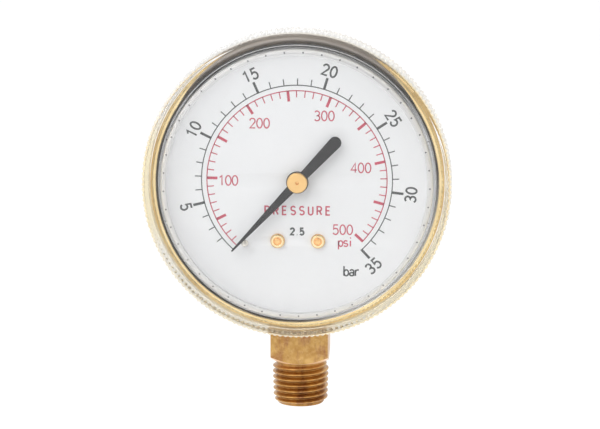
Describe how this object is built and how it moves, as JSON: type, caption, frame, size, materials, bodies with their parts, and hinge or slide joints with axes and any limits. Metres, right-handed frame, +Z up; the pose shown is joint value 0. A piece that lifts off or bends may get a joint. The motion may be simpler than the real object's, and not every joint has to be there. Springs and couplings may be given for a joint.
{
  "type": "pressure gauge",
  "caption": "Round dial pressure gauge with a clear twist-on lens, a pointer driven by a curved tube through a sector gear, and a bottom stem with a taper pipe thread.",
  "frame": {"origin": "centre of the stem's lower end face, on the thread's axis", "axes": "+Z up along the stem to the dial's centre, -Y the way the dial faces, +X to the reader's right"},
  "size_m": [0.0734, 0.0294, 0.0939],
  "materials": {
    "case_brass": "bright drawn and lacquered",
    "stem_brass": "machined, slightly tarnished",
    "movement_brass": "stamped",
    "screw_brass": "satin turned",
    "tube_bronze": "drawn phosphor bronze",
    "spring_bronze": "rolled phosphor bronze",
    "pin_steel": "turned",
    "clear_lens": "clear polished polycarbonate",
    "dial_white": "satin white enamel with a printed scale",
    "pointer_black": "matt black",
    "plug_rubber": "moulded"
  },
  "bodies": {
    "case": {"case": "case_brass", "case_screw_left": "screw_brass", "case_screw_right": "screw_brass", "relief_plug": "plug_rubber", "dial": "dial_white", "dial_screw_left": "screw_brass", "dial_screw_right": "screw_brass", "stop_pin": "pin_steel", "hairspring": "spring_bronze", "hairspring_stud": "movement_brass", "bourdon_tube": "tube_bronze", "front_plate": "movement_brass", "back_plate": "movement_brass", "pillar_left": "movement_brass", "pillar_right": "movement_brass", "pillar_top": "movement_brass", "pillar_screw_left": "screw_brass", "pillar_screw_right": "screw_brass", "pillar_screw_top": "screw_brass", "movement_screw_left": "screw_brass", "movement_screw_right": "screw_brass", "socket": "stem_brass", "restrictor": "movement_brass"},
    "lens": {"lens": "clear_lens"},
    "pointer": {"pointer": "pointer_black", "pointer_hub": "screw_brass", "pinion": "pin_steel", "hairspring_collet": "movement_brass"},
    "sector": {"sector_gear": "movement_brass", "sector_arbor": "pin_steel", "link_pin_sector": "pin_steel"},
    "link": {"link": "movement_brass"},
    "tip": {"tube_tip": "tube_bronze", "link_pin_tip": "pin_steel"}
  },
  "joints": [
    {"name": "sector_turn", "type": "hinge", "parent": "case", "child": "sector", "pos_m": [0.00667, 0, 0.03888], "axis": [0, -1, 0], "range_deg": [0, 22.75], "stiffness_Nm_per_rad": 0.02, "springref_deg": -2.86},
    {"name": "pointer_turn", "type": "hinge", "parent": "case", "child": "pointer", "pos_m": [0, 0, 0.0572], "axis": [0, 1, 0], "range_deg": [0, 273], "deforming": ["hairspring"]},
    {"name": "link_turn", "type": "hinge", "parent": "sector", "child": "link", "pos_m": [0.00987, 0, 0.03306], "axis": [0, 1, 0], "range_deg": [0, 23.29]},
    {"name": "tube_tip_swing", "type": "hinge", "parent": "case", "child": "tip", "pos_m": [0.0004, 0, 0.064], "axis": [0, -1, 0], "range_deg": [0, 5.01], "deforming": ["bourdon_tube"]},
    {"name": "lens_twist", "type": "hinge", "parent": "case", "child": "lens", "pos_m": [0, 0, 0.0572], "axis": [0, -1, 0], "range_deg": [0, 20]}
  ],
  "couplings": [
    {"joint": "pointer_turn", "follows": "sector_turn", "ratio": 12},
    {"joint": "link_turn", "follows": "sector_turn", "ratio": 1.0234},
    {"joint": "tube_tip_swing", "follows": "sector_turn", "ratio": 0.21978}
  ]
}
........
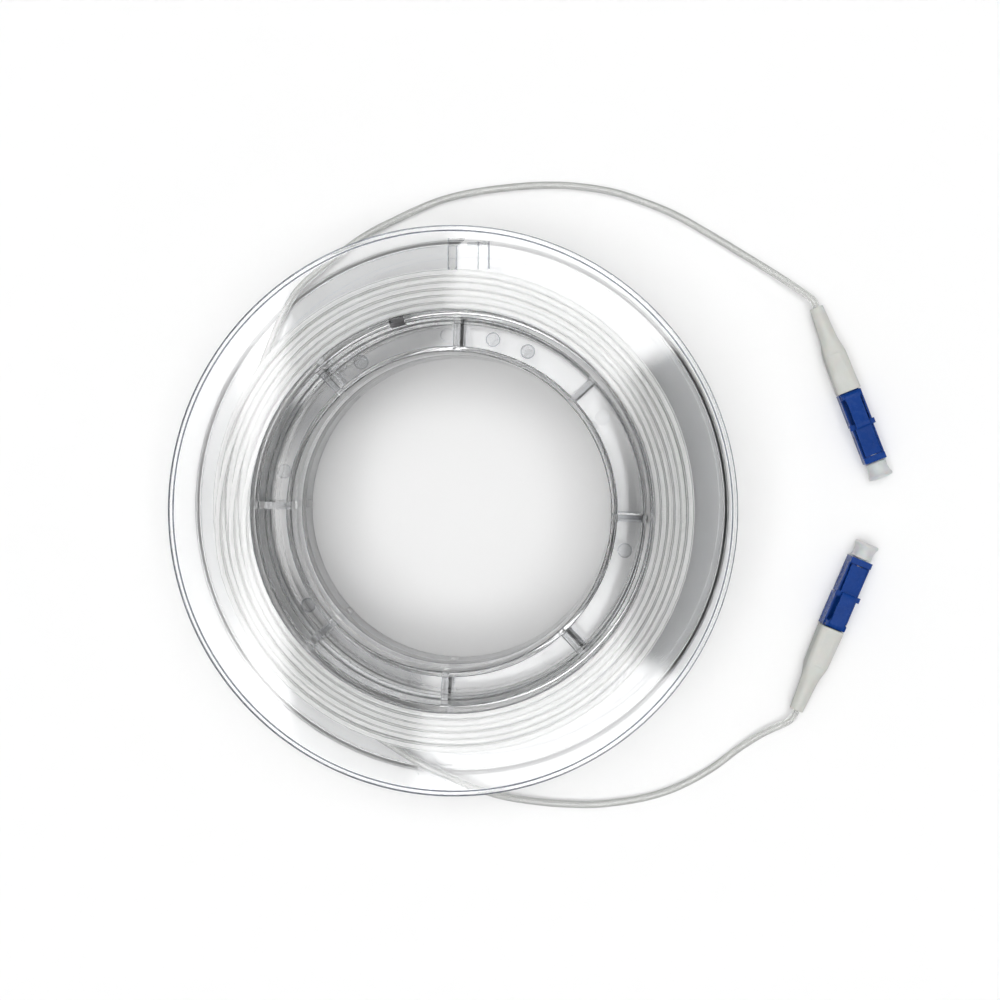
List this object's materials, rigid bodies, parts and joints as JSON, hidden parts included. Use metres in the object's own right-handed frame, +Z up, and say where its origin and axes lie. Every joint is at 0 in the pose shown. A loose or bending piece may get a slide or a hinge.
........
Tell how many lines in the records above contain "object", giving the number and no other words.

2